On the electronics and acoustic side, I wasn't involved in the underground reflection and analysis stuff.
Even then regular practical geophysics (oil/mineral exporation etc) is all basically surface stuff (for all intents and purposes)

[0xdeadbeef]

A good diamond anvil will do more pressure then the earths core.

While it's true that a pressure 350-390 GPa and more can be achieved with a diamond anvil (letting aside that the pressure at earth's core is just estimated based on several assumptions as nobody can really know), the trick there is to minimize the area to a few micrometers. Plus you need the ~6000K - which seems to be possible with diamond anvils but I would think that investigating the superconductive behavior of NiFe could prove difficult under these conditions (very small area, very hot).

[IanB]

the pressure at earth's core is just estimated based on several assumptions as nobody can really know

It can be a very good estimate though. We pretty much know the mass of the earth and its volume, thus its density. We know how to describe the force of gravity. Therefore integrating over the volume of the earth tells what the pressure at the centre would be.

[rhb]

We cannot and never will be able to study the phase chemistry and physical properties of materials at the sorts of temperatures and pressures at the earth's core.

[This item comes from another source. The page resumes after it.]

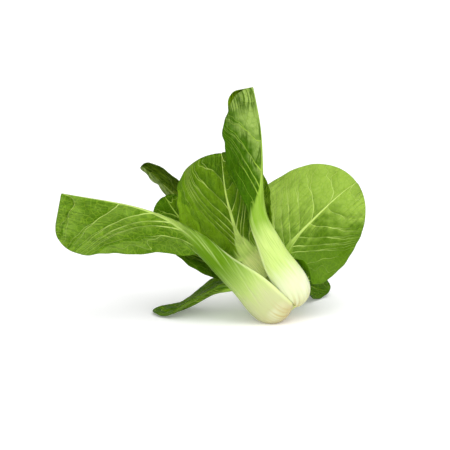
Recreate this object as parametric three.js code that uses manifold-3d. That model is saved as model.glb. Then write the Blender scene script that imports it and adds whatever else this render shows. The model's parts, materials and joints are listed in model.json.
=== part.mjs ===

Any statements about the material properties under those conditions are merely speculation based on theoretical calculations.

FWIW I know far more about this from getting an MS in igneous petrology than I do from geophysics.  Igneous petrologists deal with high pressure and temperature physical chemistry.  Almost no one else works in that domain.

In any case, the appropriate place for questions like this are a search engine window, *not* the subject line of an EEVblog post.  The behavior of an object in a void at the center of a thick walled sphere due to gravity is most appropriately asked in your first semester calculus level physics class.